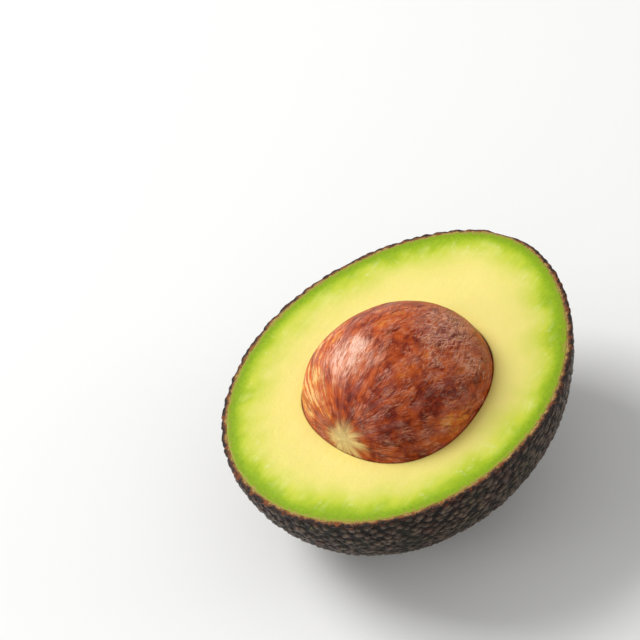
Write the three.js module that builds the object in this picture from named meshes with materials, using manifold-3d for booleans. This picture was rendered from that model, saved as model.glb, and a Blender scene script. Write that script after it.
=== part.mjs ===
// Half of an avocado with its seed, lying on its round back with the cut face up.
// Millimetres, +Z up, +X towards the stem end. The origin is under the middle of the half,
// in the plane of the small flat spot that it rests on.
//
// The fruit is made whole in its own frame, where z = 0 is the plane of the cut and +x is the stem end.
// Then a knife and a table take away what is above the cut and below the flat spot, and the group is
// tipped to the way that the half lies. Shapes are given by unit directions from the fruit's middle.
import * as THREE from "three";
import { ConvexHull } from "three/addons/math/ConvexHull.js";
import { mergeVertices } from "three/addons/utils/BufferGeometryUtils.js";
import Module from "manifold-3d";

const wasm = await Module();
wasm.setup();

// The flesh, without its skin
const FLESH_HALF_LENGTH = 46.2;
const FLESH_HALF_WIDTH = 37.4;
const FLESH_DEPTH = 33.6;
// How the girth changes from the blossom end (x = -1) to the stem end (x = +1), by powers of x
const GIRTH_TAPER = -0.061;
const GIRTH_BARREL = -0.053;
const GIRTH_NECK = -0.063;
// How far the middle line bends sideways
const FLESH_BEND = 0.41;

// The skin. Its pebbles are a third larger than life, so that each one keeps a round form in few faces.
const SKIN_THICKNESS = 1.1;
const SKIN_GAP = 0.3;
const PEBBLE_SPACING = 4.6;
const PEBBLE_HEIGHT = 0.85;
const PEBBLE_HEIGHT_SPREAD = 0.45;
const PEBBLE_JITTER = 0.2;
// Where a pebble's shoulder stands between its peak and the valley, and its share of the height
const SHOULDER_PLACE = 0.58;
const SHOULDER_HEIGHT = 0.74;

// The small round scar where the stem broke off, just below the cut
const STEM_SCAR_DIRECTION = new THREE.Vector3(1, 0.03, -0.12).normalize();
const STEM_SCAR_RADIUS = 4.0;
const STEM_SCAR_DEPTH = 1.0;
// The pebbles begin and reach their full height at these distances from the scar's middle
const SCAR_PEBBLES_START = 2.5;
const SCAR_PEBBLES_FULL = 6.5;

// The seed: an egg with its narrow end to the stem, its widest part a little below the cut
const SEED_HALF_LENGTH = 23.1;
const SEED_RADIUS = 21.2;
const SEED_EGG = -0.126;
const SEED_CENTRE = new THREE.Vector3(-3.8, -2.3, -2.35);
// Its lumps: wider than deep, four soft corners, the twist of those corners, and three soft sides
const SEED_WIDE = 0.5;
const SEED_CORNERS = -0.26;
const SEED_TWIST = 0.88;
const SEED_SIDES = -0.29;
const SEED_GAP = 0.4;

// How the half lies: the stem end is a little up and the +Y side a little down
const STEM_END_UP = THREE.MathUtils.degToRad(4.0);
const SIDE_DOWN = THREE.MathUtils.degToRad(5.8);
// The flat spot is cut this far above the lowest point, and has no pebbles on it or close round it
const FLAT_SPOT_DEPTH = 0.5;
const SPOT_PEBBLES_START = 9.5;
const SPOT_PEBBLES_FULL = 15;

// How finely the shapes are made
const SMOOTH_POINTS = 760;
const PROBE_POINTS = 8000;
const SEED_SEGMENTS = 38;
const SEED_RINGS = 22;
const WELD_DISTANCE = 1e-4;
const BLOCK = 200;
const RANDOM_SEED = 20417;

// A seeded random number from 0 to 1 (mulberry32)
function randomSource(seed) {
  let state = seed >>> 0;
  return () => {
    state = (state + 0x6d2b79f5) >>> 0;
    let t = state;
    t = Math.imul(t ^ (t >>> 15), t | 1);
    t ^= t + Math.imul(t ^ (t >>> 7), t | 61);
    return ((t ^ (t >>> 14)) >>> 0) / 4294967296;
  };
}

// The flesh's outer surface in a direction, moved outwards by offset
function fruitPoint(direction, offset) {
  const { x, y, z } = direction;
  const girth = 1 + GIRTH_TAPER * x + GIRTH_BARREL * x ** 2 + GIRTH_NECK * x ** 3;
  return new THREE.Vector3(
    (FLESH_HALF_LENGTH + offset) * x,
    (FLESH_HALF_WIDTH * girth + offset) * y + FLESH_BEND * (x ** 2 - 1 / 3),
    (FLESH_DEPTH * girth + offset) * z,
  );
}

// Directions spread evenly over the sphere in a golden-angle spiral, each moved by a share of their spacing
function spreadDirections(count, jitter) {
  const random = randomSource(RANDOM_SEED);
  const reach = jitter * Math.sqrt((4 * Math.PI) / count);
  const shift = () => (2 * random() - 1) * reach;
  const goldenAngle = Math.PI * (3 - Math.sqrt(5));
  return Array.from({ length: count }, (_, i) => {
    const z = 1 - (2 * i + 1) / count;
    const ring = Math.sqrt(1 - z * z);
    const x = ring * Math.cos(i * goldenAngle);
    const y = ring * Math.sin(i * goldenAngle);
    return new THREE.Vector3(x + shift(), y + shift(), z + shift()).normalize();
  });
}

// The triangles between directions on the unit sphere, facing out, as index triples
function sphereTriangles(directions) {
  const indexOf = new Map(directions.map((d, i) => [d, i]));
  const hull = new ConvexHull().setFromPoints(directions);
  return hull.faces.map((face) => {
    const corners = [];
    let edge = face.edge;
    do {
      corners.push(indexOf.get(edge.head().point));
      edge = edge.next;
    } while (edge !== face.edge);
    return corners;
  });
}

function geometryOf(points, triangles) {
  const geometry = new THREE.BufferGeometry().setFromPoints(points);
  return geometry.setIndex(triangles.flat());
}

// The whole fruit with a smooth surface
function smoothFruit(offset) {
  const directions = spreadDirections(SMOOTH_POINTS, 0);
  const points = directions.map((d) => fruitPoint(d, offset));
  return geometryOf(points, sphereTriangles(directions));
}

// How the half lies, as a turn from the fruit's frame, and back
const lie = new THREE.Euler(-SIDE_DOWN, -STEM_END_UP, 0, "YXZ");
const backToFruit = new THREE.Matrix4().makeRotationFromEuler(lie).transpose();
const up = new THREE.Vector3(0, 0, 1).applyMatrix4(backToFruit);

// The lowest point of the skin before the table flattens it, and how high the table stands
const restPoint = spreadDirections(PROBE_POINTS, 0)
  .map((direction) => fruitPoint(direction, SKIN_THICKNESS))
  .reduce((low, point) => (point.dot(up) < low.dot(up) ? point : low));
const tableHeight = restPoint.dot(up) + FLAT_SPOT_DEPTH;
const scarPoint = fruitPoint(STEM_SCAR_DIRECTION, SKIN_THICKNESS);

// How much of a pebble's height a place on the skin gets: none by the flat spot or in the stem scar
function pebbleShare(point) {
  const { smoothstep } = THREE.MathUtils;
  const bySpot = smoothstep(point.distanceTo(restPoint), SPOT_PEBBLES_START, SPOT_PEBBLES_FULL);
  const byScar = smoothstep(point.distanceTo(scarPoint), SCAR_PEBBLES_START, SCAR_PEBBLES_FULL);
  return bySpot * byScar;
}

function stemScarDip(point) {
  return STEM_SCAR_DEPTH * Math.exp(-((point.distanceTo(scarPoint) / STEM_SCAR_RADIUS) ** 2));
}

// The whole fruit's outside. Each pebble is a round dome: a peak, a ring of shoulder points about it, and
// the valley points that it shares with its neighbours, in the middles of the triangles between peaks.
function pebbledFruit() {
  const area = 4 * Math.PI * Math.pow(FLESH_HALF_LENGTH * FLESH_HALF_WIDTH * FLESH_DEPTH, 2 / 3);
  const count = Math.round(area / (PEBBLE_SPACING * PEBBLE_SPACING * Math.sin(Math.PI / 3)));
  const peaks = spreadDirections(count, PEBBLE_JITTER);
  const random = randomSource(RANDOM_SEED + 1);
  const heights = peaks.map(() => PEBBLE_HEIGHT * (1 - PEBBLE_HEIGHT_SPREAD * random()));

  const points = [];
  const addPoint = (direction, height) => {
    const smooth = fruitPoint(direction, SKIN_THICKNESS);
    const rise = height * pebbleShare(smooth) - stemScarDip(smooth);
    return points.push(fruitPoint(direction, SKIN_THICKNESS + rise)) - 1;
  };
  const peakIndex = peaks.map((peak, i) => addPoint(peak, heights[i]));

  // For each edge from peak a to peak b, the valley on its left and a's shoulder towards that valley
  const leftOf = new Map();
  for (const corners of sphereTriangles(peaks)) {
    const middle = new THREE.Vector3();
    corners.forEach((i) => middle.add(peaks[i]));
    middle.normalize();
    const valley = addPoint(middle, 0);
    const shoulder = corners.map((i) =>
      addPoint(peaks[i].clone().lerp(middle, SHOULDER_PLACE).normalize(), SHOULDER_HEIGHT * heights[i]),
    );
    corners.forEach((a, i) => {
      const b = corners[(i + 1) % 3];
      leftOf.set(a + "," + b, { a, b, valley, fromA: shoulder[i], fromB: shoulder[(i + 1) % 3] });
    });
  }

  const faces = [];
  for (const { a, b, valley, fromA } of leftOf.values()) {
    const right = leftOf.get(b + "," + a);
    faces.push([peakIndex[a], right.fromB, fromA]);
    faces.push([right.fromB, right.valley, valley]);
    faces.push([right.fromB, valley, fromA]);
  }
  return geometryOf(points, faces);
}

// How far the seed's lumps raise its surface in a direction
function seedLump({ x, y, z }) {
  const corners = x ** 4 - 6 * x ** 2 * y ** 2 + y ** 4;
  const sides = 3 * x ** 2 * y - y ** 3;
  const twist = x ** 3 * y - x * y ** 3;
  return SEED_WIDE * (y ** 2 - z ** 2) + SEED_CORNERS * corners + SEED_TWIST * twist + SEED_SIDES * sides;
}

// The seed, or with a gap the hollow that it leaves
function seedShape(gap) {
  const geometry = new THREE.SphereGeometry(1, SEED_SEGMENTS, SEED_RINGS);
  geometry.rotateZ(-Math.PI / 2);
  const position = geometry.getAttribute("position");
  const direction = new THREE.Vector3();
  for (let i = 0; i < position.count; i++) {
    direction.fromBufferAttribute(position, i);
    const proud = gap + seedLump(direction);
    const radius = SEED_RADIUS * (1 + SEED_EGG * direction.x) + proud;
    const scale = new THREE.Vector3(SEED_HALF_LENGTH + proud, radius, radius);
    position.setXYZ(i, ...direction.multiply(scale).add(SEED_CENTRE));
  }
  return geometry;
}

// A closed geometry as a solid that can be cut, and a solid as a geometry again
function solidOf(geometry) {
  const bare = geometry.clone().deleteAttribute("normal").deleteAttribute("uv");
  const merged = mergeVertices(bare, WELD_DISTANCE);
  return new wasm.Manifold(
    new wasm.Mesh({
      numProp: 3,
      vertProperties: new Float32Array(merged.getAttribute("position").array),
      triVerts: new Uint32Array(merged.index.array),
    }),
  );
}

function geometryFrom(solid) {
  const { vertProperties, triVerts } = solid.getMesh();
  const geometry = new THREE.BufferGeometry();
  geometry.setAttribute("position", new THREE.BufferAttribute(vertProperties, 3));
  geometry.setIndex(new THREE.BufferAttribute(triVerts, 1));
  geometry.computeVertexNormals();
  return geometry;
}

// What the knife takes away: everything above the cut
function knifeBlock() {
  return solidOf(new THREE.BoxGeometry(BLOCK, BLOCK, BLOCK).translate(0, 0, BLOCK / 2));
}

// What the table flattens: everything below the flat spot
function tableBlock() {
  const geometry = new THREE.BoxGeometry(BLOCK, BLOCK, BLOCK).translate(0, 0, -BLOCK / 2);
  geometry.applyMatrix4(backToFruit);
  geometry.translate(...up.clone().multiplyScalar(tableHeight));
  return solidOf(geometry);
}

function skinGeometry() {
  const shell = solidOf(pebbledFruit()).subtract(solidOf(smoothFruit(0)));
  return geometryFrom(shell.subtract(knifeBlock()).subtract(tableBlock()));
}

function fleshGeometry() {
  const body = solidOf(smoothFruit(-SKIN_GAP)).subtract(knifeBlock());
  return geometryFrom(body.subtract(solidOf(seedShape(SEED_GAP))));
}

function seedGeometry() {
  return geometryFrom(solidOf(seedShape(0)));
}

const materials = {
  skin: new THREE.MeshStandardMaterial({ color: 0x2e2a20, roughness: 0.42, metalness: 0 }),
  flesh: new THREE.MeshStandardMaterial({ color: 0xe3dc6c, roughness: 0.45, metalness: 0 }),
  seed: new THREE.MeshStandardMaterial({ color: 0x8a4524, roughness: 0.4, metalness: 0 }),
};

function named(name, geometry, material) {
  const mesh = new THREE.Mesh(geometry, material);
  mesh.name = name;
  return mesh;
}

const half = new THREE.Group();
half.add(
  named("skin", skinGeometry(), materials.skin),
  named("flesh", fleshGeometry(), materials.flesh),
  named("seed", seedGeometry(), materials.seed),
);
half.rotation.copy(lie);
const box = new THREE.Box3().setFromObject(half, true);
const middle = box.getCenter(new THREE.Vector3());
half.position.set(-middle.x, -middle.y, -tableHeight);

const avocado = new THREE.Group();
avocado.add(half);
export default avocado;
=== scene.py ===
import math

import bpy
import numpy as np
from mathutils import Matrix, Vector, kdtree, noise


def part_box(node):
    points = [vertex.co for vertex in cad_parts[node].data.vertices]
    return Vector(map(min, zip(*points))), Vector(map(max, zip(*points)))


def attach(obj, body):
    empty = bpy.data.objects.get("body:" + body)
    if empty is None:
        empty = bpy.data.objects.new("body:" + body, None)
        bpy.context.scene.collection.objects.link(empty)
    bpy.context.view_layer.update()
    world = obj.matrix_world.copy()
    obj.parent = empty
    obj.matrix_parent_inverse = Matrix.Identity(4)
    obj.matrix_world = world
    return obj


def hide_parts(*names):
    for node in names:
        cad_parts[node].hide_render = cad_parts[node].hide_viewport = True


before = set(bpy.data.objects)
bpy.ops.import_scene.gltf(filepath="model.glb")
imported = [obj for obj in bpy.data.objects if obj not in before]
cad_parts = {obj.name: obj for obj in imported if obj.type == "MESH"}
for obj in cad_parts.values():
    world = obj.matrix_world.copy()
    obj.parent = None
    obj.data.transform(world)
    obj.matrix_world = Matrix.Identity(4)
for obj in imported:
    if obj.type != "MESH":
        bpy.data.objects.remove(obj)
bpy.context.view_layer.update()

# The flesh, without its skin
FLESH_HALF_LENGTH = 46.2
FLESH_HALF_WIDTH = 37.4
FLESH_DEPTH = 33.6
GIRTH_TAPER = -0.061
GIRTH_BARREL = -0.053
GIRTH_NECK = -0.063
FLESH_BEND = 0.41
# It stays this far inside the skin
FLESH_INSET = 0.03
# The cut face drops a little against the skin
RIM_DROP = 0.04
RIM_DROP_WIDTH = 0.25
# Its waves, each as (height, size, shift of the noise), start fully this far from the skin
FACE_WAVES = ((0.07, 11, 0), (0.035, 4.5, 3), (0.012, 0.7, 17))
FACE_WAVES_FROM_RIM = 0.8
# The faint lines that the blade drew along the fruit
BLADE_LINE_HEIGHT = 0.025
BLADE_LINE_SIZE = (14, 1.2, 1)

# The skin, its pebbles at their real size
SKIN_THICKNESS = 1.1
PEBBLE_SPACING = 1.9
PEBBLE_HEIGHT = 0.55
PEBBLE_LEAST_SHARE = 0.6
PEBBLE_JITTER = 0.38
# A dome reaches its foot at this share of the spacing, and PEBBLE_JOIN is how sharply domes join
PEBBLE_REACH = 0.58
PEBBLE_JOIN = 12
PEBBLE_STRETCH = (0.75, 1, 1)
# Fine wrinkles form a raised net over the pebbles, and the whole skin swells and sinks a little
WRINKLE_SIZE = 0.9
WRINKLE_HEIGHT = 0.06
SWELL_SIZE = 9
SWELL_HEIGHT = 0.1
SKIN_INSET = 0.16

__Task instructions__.
Quote the listing above from its first line to the line with "const SHOULDER_HEIGHT = 0.74;", inclusive, and add nothing.

__Response to this task__.
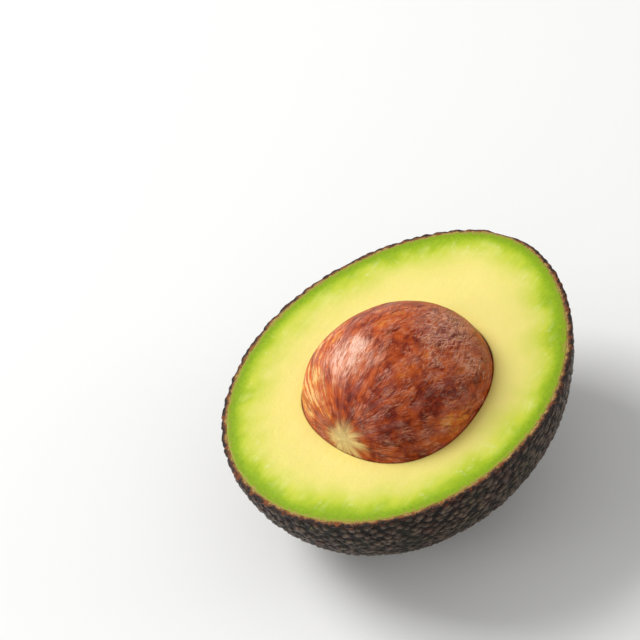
Write the three.js module that builds the object in this picture from named meshes with materials, using manifold-3d for booleans. This picture was rendered from that model, saved as model.glb, and a Blender scene script. Write that script after it.
=== part.mjs ===
// Half of an avocado with its seed, lying on its round back with the cut face up.
// Millimetres, +Z up, +X towards the stem end. The origin is under the middle of the half,
// in the plane of the small flat spot that it rests on.
//
// The fruit is made whole in its own frame, where z = 0 is the plane of the cut and +x is the stem end.
// Then a knife and a table take away what is above the cut and below the flat spot, and the group is
// tipped to the way that the half lies. Shapes are given by unit directions from the fruit's middle.
import * as THREE from "three";
import { ConvexHull } from "three/addons/math/ConvexHull.js";
import { mergeVertices } from "three/addons/utils/BufferGeometryUtils.js";
import Module from "manifold-3d";

const wasm = await Module();
wasm.setup();

// The flesh, without its skin
const FLESH_HALF_LENGTH = 46.2;
const FLESH_HALF_WIDTH = 37.4;
const FLESH_DEPTH = 33.6;
// How the girth changes from the blossom end (x = -1) to the stem end (x = +1), by powers of x
const GIRTH_TAPER = -0.061;
const GIRTH_BARREL = -0.053;
const GIRTH_NECK = -0.063;
// How far the middle line bends sideways
const FLESH_BEND = 0.41;

// The skin. Its pebbles are a third larger than life, so that each one keeps a round form in few faces.
const SKIN_THICKNESS = 1.1;
const SKIN_GAP = 0.3;
const PEBBLE_SPACING = 4.6;
const PEBBLE_HEIGHT = 0.85;
const PEBBLE_HEIGHT_SPREAD = 0.45;
const PEBBLE_JITTER = 0.2;
// Where a pebble's shoulder stands between its peak and the valley, and its share of the height
const SHOULDER_PLACE = 0.58;
const SHOULDER_HEIGHT = 0.74;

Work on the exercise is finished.